Warlocks are the most volatile and insatiable of spellcasters. Though they often pledge themselves to the service of noble causes and are not innately evil, their desire to understand darker magics and exercise unwavering command over demonic forces breeds mistrust among even their closest allies.
Warlocks peer into the Void without hesitation, leveraging the chaos they glimpse within to devastating ends in battle—their greatest abilities are fueled by the souls they’ve harvested from their victims. They exploit powerful Shadow magic to manipulate and degrade the minds and bodies of their enemies. They employ Fire magic, dropping hellish rain from the sky, to immolate the opposition.
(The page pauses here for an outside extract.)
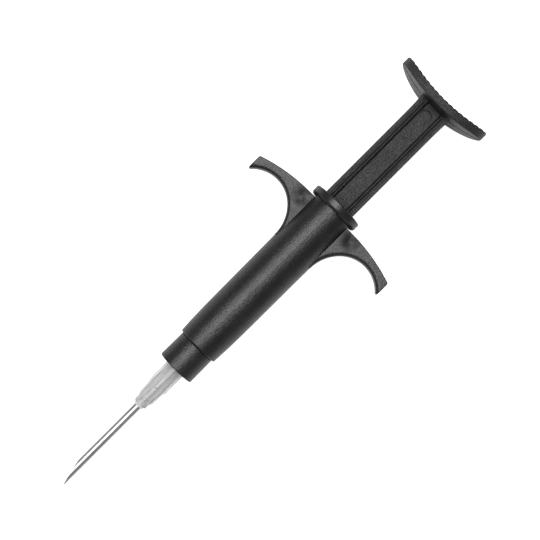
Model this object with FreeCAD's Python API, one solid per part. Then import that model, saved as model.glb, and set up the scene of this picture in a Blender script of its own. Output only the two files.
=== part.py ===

They summon and command indomitable demons from the Twisting Nether to do their bidding, or even to be sacrificed as the Warlock sees fit, empowering and protecting the dark caster from harm.
The foundation of the Warlock class has been long and well established in Warcraft lore. However, while Affliction and Destruction Warlocks have maintained consistent, distinguished fantasies, the core identity of the Demonology Warlock has strayed too far from its roots in recent years. A primary goal for Warlocks in Legion is to accentuate the existing motifs for Affliction and Destruction, while returning Demonology back to its roots of summoning, utilizing, and empowering demons.
Warlock resources have also become too cumbersome, causing confusion that outweighed their depth. To this end, we’re going to once again standardize Warlocks on their most class-defining resources: Mana and Soul Shards. Finally, demons have always served various utility purposes, but most of them are very niche, while the same one or two demons see the vast majority of limelight. We want to re-incentivize demon variety, strengthening the various utilities that each demon supplies, and causing some demons to be favored based on the Warlock’s spec.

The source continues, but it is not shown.